Mindaugas Gapševičius is a Lithuanian artist currently based in Berlin. He has been involved in the forefront of open-form pedagogical art experimentation in the Baltics and across Europe, and is a pioneer in Lithuanian Internet-based art and culture. Mindaugas, or "Miga" as he is known, comes to the Pixelache Festival this year to lead the human-non-human interfaces workshop at Third Space. The workshop is currently full, but you can still register for the waiting list (if somebody cancels or drops out).

We asked Miga a few questions....

Pixelache: Workshops such as yours, which are very experimental in content, often can be difficult to explain to those seeking more traditional educational objectives. As someone who has always blurred the lines of pedagogy and art, do you ever find the framework of the 'workshop' limits or obstructs research because of people's preconceived expectations?  Or does it have the opposite effect?

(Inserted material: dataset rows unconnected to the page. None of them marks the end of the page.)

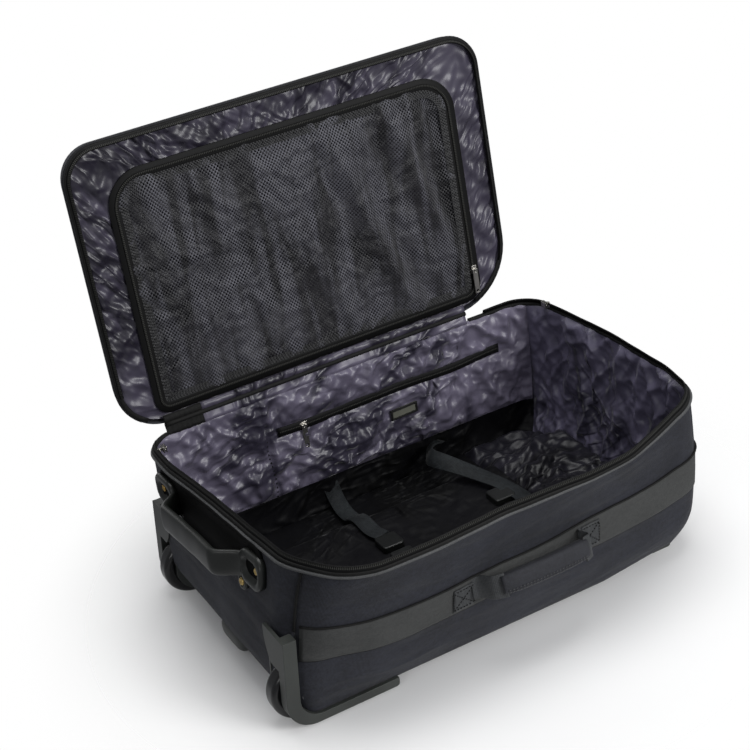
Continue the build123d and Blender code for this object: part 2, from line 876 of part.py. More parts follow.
with BuildPart() as lock_pins:
    for side in (-1, 1):
        with BuildSketch(Plane.XY.offset(pin_top)):
            with Locations((pin_x, side * tube_y)):
                Circle(pin_r)
        extrude(amount=-pin_len)
keep(lock_pins.part, "lock_pins")

button_cut = button_len + 2 * fit_gap
with BuildPart() as trolley_grip:
    with BuildSketch(Plane.YZ.offset(grip_x)):
        with Locations((0, tube_z)):
            Rectangle(2 * grip_half, grip_h)
    extrude(amount=grip_out)
    fillet(trolley_grip.edges().filter_by(Axis.Z).group_by(Axis.X)[-1], grip_corner_r)
    fillet(trolley_grip.edges().group_by(Axis.X)[-1], grip_round)
    for side in (-1, 1):
        with BuildSketch(Plane.YZ.offset(grip_x)):
            with Locations((side * tube_y, tube_z)):
                Rectangle(grip_socket_w, grip_h)
        extrude(amount=-grip_socket)
        with BuildSketch(Plane.YZ.offset(grip_back_x)):
            with Locations((side * tube_y, tube_z)):
                Rectangle(*slide_tube)
        extrude(amount=grip_socket, mode=Mode.SUBTRACT)
    with BuildSketch(Plane.YZ.offset(grip_front_x)):
        with Locations((0, tube_z)):
            Rectangle(button_cut, button_h + 2 * fit_gap)
    extrude(amount=-button_deep, mode=Mode.SUBTRACT)
keep(trolley_grip.part, "trolley_grip")

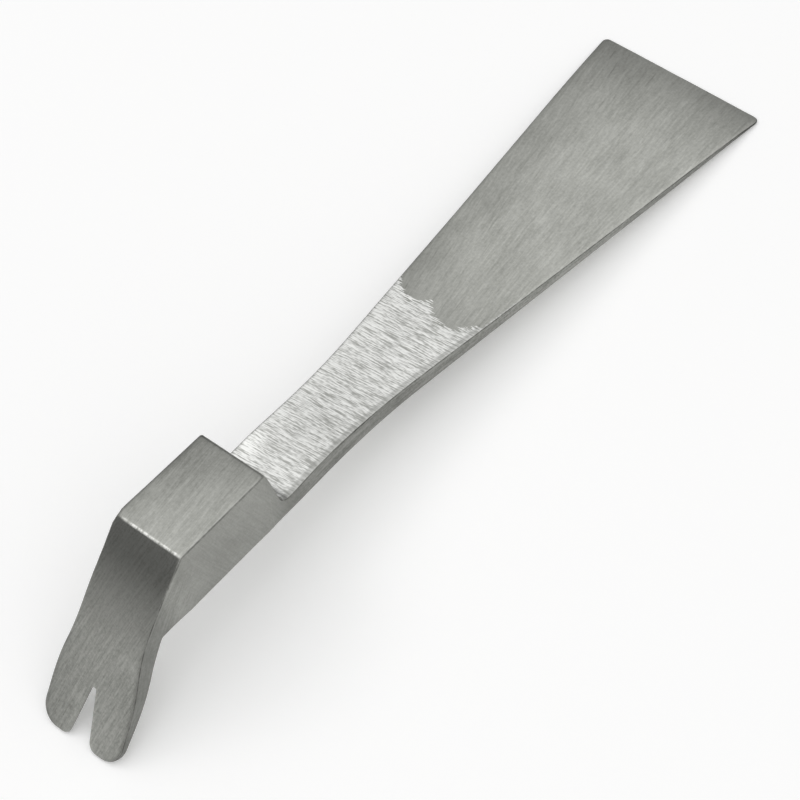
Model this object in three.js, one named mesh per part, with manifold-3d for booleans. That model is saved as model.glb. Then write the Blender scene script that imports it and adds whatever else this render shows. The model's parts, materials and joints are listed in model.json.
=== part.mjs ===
// Hive tool: one forging with a flared scraper blade, a flat neck, a hammer head and a notched claw.
// Millimetres. The body is drawn in its own frame: +X runs to the blade, +Y across, +Z up, with zero
// at the head's front top edge in X and at the flat underside in Z. It is then tilted to its rest.
import * as THREE from "three";
import { mergeVertices } from "three/addons/utils/BufferGeometryUtils.js";
import Module from "manifold-3d";

// Lengthwise sizes
const BLADE_REACH = 189.6; // head's front top edge to the blade's end
const HEAD_LENGTH = 28; // length of the head's flat top
const FACE_LENGTH = 55; // head's front top edge to the claw's tips, along the claw's face
const WAIST_SHARE = 0.326; // where the neck's sides meet the flare, as a share of the blade's reach
const WAIST_BLEND_SHARE = 0.085; // half the length of the bend there, as a share of the blade's reach
const GROUND_END_SHARE = 0.5; // end of the bright ground neck, as a share of the blade's reach
const SHARPENED_SHARE = 0.075; // sharpened length at the blade's end, as a share of the reach
const CROWNED_SHARE = 0.35; // length over which the crown fades in, as a share of the reach

// Widths
const HEAD_WIDTH = 20.8;
const HEAD_REAR_WIDTH = 20.1;
const CLAW_ROOT_WIDTH = 20.3; // the claw before its tines widen
const WAIST_WIDTH = 18.3; // width where the straight neck and flare lines meet
const BLADE_WIDTH = 49;
const CLAW_WIDTH = 24.8; // across the two tines at their widest

// Heights and thicknesses
const HEAD_HEIGHT = 18.9; // underside to the flat top
const NECK_THICKNESS = 5.1;
const NECK_DIP = 0.45; // how much thinner the neck is at the foot of the head
const TAPER_BLEND = 5; // half the length of the ease into the neck's taper
const GROUND_END_THICKNESS = 3.5;
const BLADE_LAND_THICKNESS = 1.65; // just before the sharpened end
const BLADE_EDGE_THICKNESS = 0.6;
const BLADE_CROWN = 0.25; // how much thinner the blade's end is at its corners, from below
const BEND_THICKNESS = 5.5; // claw, where it leaves the underside
const CLAW_THICKNESS = 5.1; // claw, where its wedge starts
const CLAW_TIP_THICKNESS = 0.9;

// Angles
const UPPER_FACE_ANGLE = THREE.MathUtils.degToRad(45.7); // claw's face below the level, at the head
const LOWER_FACE_ANGLE = THREE.MathUtils.degToRad(54.5); // and past its bend
const REAR_WALL_LEAN = THREE.MathUtils.degToRad(11.4); // head's rear wall from upright

// Nail notch
const NOTCH_DEPTH_SHARE = 0.273; // notch depth as a share of the face's length
const NOTCH_ROOT_RADIUS = 0.62;
const NOTCH_WALL_ANGLE = THREE.MathUtils.degToRad(10); // each wall from the middle line
const NOTCH_UNDERCUT = 0.7; // how fast the walls open towards the underside, per mm of depth
const UNDERCUT_LIMIT = 0.95; // most the opening may take of the mouth's radius

// Radii
const REAR_FILLET = 3.2;
const HEAD_REAR_EDGE = 0.8;
const HEAD_FRONT_EDGE = 0.5;
const HEEL_EDGE = 0.6; // the underside's bend into the claw
const HEEL_EASE_SHARE = 0.12; // the same bend down the claw, as a share of the way to the wedge
const WEDGE_EASE_SHARE = 0.25; // ease into the wedge, as a share of its length
const TINE_OUTER_RADIUS = 5.2;
const TINE_INNER_RADIUS = 2.6;
const BLADE_CORNER = 2;

// Stations along the claw's face, as shares of its length
const BEND_AT_SHARE = 0.382; // the face's bend
const FLARE_FROM_SHARE = 0.36; // start of the widening towards the tines
const WIDEST_SHARE = 0.82;
const WEDGE_AT_SHARE = 0.52; // start of the wedge

const CLAW_FROM_SHARE = 0.22; // top of the claw's own outline, inside the head
const HEAD_NARROWS_OVER = 6; // length over which the head narrows to the claw's root
const MARGIN = 5; // how far cutting prisms run past what they cut
const CURVE_STEPS = 14;
const WELD = 1e-4;

const wasm = await Module();
wasm.setup();

function solid(geometry) {
  const bare = geometry.clone();
  bare.deleteAttribute("normal");
  bare.deleteAttribute("uv");
  const merged = mergeVertices(bare, WELD);
  const mesh = new wasm.Mesh({
    numProp: 3,
    vertProperties: new Float32Array(merged.attributes.position.array),
    triVerts: new Uint32Array(merged.index.array),
  });
  return new wasm.Manifold(mesh);
}

function geometryOf(manifold) {
  const mesh = manifold.getMesh();
  const geometry = new THREE.BufferGeometry();
  geometry.setAttribute("position", new THREE.BufferAttribute(mesh.vertProperties, 3));
  geometry.setIndex(new THREE.BufferAttribute(mesh.triVerts, 1));
  geometry.computeVertexNormals();
  return geometry;
}

function prism(shape, depth) {
  const options = { depth, bevelEnabled: false, curveSegments: CURVE_STEPS };
  return new THREE.ExtrudeGeometry(shape, options).translate(0, 0, -depth / 2);
}

// The side view's own points, each tied to the sizes above.
function faceDirection(angle) {
  return new THREE.Vector2(-Math.cos(angle), -Math.sin(angle));
}

function inward(angle) {
  return new THREE.Vector2(Math.sin(angle), -Math.cos(angle));
}

function sidePoints() {
  const crown = new THREE.Vector2(0, HEAD_HEIGHT);
  const upper = faceDirection(UPPER_FACE_ANGLE);
  const lower = faceDirection(LOWER_FACE_ANGLE);
  const bendAt = FACE_LENGTH * BEND_AT_SHARE;
  const wedgeAt = FACE_LENGTH * WEDGE_AT_SHARE;
  const bend = crown.clone().addScaledVector(upper, bendAt);
  const tip = bend.clone().addScaledVector(lower, FACE_LENGTH - bendAt);
  const wedge = bend.clone().addScaledVector(lower, wedgeAt - bendAt);
  const underTip = tip.clone().addScaledVector(inward(LOWER_FACE_ANGLE), CLAW_TIP_THICKNESS);
  const underWedge = wedge.clone().addScaledVector(inward(LOWER_FACE_ANGLE), CLAW_THICKNESS);
  const level = (HEAD_HEIGHT * Math.cos(UPPER_FACE_ANGLE) - BEND_THICKNESS) / Math.sin(UPPER_FACE_ANGLE);
  const heel = new THREE.Vector2(-level, 0);
  return { crown, upper, lower, bend, tip, underTip, underWedge, heel };
}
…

Thanks for the question. It feels like you already know my answer, or, there is an answer in between the lines. And this answer is rather philosophical. People are different and they expect different input if, say, deciding to join one workshop or another. Like in a university, you wouldn’t take all the classes; instead, you would select the ones from which you would benefit the most. So the framework of the ‘workshop’ turns to be same if limited as open.

In my case I try making workshops as experimental and creative as possible. First of all, for me, it is a new challenge every time. Secondly, I expect people to get something more from these workshops than simply covering traditional educational objectives. Otherwise it would be enough to Google or YouTube things.

As to the effect or expectations, again, some people would probably not understand the message of the workshop, but others would be more than happy. At the end, I believe that any social act (or in this case, workshop) is constructed in such a way that you share your knowledge, so in any case there is some exchange. And exchange is something that I look for.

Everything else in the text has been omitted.